### Aim of the task
Hand back each line, unchanged, from the top down to the line where "drive_depth: float = 0.5" sits.
....................
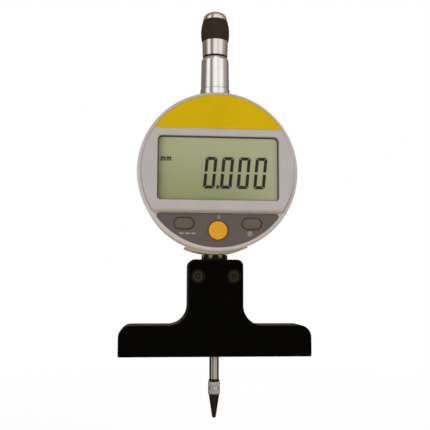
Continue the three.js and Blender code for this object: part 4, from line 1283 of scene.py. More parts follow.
@dataclass
class RearCover:
    """The screwed rear cover with its battery cup, lid and coin slot."""

    centre: float = FACE_CENTRE
    radius: float = 32.0492
    front: float = 7.2
    rear: float = 9.4
    edge: float = 0.7
    dish: Triple = (3.2, 3.5, 0.25)
    play: float = 0.2
    gap: float = 0.1
    cup_radius: float = 10.45
    cup_wall: float = 0.9
    cup_front: float = 3.75
    cup_root: float = 8
    cup_floor: float = 4.35
    lid_centre: float = 93.2484
    lid_radius: float = 11.3
    lid_front: float = 8.1
    lid_seat: float = 7.4
    slot_length: float = 12
    slot_width: float = 1.8
    slot_depth: float = 0.7
    slot_edge: float = 0.15
    screws: tuple[Pair, ...] = POSTS
    head_radius: float = 2.1
    head_height: float = 1.1
    shank_radius: float = 1
    shank_end: float = -12.2
    drive_length: float = 2.7
    drive_width: float = 0.6
    drive_depth: float = 0.5

    def tool(self, x: float, z: float, radii: Pair, depths: Pair) -> Surface:
        """A stepped drill that comes in from the rear, each radius down to its depth."""
        return turned(stepped((0, *radii, 0), (self.rear + OVERRUN, *depths)), x=x, z=z, sides=64)

    def plate(self) -> bpy.types.Mesh:
        """Turn the plate with a shallow dished back, add the cup and sink the seats.

        Returns:
            The cover.
        """
        start, end, sink = self.dish
        corners = [*stepped((0, self.radius, self.radius - start), (self.front, self.rear)),
                   (self.radius - end, self.rear - sink), (0, self.rear - sink)]
        whole = lathed(corners, [0, 0.2, self.edge, 0.1, 0.1, 0], z=self.centre, sides=192)
        cup = turned(stepped((0, self.cup_radius + self.cup_wall, 0),
                             (self.cup_front, self.cup_root)), z=self.lid_centre)
        seats = [self.tool(0, self.lid_centre, (self.lid_radius + self.play, self.cup_radius),
                           (self.lid_seat, self.cup_floor))]
        seats += [self.tool(*screw, (self.head_radius + self.play, self.shank_radius + self.play),
                            (self.rear - self.head_height - self.gap, self.cup_front - OVERRUN))
                  for screw in self.screws]
        return carved(whole, Carving.JOIN.by(cup) + Carving.CUT.by(*seats))

    def slot(self, margin: float) -> Array:
        """Outline of the coin slot grown by a margin."""
        return rounded_box(0, self.lid_centre, self.slot_length + 2 * margin,
                           self.slot_width + 2 * margin, self.slot_width / 2 + margin)

    def lid(self) -> bpy.types.Mesh:
        """The round lid with its coin slot.

        Returns:
            The lid.
        """
        rear = self.rear - self.gap
        whole = lathed(stepped((0, self.lid_radius, 0), (self.lid_front, rear)),
                       [0, 0.1, 0.3, 0], z=self.lid_centre)
        mouth = rear - self.slot_edge
        slot = swelled(self.slot, [0, 0, OVERRUN], [rear - self.slot_depth, mouth, mouth + OVERRUN])
        return carved(whole, Carving.CUT.by(slot))

    def screw(self, x: float, z: float) -> bpy.types.Mesh:
        """A pan-head screw with a cross drive.

        Args:
            x: Place across the face.
            z: Height.

        Returns:
            The screw.
        """
        rear = self.rear - self.gap
        whole = lathed(stepped((0, self.shank_radius, self.head_radius, 0),
                               (self.shank_end, self.rear - self.head_height, rear)),
                       [0, 0.3, 0, 0.1, 0.4, 0], x=x, z=z, sides=48)
        drive = self.drive_length, self.drive_width
        slots = [prism(rounded_box(x, z, *size, 0.1, 2), rear - self.drive_depth, rear + OVERRUN)
                 for size in (drive, drive[::-1])]
        return carved(whole, Carving.CUT.by(*slots))

    def build(self) -> None:
        """Make the cover, its lid and its screws."""
        Part("rear_plate", "cast_alloy", "rear_cover").make(self.plate())
        Part("coin_lid", "cast_alloy", "battery_lid").make(self.lid())
        for index, screw in enumerate(self.screws, 1):
            Part(f"cover_cross_screw_{index}", "dark_steel", f"cover_screw_{index}").make(
                self.screw(*screw))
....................
### Finished exercise
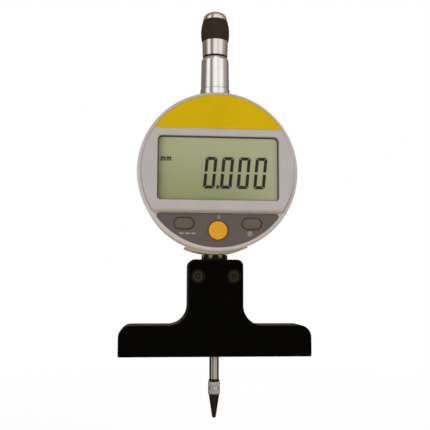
Continue the three.js and Blender code for this object: part 4, from line 1283 of scene.py. More parts follow.
@dataclass
class RearCover:
    """The screwed rear cover with its battery cup, lid and coin slot."""

    centre: float = FACE_CENTRE
    radius: float = 32.0492
    front: float = 7.2
    rear: float = 9.4
    edge: float = 0.7
    dish: Triple = (3.2, 3.5, 0.25)
    play: float = 0.2
    gap: float = 0.1
    cup_radius: float = 10.45
    cup_wall: float = 0.9
    cup_front: float = 3.75
    cup_root: float = 8
    cup_floor: float = 4.35
    lid_centre: float = 93.2484
    lid_radius: float = 11.3
    lid_front: float = 8.1
    lid_seat: float = 7.4
    slot_length: float = 12
    slot_width: float = 1.8
    slot_depth: float = 0.7
    slot_edge: float = 0.15
    screws: tuple[Pair, ...] = POSTS
    head_radius: float = 2.1
    head_height: float = 1.1
    shank_radius: float = 1
    shank_end: float = -12.2
    drive_length: float = 2.7
    drive_width: float = 0.6
    drive_depth: float = 0.5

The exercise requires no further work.